⟨

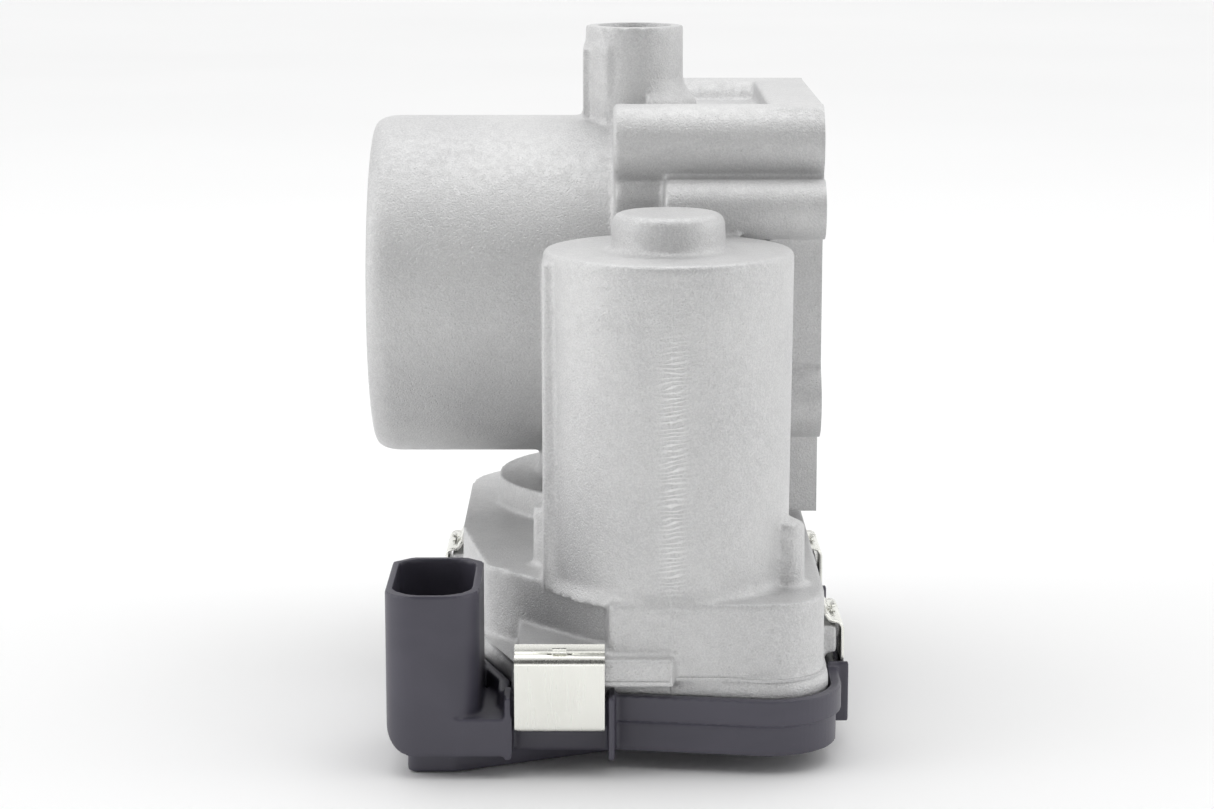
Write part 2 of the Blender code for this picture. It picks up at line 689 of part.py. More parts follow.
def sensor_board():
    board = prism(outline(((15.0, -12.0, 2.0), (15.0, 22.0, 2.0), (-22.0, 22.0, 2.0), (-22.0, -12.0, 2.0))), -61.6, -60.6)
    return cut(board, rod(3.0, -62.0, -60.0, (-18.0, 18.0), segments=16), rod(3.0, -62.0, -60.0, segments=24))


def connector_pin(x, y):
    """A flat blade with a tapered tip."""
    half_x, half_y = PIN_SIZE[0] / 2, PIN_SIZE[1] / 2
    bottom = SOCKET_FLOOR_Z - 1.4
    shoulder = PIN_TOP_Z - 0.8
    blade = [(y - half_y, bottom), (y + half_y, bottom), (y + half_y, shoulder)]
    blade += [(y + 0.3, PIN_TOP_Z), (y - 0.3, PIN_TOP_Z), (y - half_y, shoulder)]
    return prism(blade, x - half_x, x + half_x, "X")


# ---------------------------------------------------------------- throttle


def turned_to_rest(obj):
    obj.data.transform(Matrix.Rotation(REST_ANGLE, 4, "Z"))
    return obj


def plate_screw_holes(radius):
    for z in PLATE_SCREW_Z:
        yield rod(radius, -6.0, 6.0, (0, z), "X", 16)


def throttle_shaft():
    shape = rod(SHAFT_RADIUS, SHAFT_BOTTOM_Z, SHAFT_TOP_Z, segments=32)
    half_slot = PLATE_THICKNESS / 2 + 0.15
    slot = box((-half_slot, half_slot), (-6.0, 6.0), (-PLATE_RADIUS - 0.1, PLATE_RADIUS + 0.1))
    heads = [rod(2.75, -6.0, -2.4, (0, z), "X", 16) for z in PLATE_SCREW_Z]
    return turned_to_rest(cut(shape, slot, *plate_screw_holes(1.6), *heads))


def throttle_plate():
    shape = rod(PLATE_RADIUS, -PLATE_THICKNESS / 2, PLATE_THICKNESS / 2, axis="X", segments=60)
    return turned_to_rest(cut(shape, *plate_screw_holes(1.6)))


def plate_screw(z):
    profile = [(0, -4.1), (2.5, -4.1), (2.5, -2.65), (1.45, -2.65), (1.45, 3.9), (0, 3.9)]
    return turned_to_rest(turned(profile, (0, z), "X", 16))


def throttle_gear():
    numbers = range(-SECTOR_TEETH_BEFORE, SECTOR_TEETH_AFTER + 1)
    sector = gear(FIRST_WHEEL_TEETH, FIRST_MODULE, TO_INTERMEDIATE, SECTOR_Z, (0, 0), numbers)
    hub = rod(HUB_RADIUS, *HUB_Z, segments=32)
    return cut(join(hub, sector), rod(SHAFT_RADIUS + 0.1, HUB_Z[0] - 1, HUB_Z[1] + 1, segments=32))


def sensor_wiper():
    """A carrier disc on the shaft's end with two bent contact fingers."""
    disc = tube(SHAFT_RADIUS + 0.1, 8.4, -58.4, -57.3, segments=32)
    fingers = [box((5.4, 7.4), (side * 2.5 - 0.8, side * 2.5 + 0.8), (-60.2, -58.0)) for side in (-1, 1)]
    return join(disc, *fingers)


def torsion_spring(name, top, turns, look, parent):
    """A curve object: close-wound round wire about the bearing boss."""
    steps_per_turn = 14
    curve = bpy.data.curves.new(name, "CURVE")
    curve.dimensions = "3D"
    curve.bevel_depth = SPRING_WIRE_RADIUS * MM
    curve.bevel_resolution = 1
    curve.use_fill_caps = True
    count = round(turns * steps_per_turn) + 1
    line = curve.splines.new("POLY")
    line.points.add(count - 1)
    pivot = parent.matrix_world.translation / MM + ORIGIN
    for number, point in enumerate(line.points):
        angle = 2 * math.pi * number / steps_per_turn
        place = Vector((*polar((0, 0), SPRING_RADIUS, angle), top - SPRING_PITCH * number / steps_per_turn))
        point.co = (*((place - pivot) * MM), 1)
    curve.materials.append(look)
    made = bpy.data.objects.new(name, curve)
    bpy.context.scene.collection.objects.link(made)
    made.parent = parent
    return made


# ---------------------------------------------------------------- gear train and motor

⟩
⟨

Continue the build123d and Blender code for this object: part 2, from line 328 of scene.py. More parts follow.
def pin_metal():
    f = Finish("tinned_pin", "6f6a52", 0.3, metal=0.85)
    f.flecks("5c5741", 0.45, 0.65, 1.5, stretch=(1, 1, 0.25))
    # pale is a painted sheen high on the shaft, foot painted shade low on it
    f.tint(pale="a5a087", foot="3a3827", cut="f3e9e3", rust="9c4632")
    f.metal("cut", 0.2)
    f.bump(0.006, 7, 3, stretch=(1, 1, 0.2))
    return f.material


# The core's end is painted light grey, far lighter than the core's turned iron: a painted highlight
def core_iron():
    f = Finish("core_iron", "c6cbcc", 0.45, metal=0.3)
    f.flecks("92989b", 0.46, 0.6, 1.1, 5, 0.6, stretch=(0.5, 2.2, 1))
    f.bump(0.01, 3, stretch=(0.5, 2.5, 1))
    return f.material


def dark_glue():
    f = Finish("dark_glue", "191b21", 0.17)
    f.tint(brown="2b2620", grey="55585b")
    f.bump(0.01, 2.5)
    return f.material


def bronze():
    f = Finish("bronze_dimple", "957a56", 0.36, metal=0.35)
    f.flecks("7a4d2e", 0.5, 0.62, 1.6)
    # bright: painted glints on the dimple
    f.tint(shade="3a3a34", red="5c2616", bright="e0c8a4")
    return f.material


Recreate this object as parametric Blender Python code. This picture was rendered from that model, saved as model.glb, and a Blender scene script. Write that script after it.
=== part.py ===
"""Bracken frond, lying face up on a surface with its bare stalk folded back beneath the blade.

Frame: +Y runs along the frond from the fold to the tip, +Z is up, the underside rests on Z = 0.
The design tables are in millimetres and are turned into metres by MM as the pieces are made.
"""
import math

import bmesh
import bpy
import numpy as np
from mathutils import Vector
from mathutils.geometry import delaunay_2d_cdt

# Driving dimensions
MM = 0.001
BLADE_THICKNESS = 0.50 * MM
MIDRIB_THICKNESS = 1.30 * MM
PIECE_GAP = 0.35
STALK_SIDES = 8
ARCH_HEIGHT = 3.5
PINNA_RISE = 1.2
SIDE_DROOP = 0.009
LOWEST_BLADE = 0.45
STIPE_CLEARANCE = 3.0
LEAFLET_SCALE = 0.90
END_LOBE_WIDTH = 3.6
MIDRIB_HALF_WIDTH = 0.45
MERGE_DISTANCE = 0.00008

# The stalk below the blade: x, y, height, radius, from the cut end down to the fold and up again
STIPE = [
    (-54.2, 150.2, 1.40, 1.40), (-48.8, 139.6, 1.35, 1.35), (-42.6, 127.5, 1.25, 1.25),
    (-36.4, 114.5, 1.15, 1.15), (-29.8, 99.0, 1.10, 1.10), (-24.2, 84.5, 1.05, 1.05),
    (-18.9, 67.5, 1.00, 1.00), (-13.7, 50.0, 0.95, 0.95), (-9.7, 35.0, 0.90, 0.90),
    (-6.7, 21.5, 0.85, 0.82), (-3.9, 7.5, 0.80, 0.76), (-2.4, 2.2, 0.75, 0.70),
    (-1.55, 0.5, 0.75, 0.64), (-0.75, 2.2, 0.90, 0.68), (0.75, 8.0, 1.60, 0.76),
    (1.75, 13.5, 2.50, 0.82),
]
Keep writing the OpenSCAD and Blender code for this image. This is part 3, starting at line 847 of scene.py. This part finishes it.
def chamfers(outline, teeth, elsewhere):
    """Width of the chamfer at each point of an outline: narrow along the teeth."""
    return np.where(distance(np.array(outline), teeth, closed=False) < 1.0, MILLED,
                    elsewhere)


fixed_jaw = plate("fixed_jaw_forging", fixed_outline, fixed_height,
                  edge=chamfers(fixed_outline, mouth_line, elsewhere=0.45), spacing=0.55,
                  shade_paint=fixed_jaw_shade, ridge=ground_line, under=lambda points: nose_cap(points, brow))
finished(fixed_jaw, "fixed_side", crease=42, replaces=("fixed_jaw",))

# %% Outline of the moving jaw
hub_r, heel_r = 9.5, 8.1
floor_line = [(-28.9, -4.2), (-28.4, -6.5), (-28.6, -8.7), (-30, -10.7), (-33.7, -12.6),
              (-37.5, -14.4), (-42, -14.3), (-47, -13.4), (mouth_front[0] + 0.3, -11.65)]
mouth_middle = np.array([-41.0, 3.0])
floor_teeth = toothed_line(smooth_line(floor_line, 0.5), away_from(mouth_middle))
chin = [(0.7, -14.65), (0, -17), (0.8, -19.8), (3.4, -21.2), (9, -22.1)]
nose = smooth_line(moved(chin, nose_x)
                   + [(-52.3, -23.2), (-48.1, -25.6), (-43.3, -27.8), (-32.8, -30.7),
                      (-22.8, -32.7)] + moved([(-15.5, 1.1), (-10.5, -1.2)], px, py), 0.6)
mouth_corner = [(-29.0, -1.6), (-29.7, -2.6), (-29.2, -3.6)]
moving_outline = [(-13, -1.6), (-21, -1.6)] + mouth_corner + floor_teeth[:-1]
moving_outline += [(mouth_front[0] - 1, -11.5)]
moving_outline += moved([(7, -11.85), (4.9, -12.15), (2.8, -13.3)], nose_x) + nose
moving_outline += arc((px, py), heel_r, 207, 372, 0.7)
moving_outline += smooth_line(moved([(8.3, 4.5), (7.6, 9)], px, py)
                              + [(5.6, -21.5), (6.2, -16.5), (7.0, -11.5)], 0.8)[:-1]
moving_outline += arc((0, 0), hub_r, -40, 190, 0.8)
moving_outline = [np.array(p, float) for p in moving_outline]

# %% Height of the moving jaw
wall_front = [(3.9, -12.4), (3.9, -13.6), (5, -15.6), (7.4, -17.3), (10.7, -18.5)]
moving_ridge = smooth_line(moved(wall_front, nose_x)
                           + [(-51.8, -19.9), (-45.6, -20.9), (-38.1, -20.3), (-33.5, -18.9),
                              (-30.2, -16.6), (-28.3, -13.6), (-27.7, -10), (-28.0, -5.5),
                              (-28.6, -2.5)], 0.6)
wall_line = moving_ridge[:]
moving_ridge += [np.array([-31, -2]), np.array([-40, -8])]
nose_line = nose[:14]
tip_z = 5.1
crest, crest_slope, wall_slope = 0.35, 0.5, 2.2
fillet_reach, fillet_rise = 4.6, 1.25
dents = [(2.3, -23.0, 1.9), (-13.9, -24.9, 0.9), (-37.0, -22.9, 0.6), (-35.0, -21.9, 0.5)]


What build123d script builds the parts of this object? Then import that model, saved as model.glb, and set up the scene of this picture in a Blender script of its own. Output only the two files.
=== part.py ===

⟩

- _Requirement_: Starting at the line that holds "Write part 2", copy each line exactly and stop after the line that holds "-62.0, -60.0, segments=24))".

- _Written reply_:
Write part 2 of the Blender code for this picture. It picks up at line 689 of part.py. More parts follow.
def sensor_board():
    board = prism(outline(((15.0, -12.0, 2.0), (15.0, 22.0, 2.0), (-22.0, 22.0, 2.0), (-22.0, -12.0, 2.0))), -61.6, -60.6)
    return cut(board, rod(3.0, -62.0, -60.0, (-18.0, 18.0), segments=16), rod(3.0, -62.0, -60.0, segments=24))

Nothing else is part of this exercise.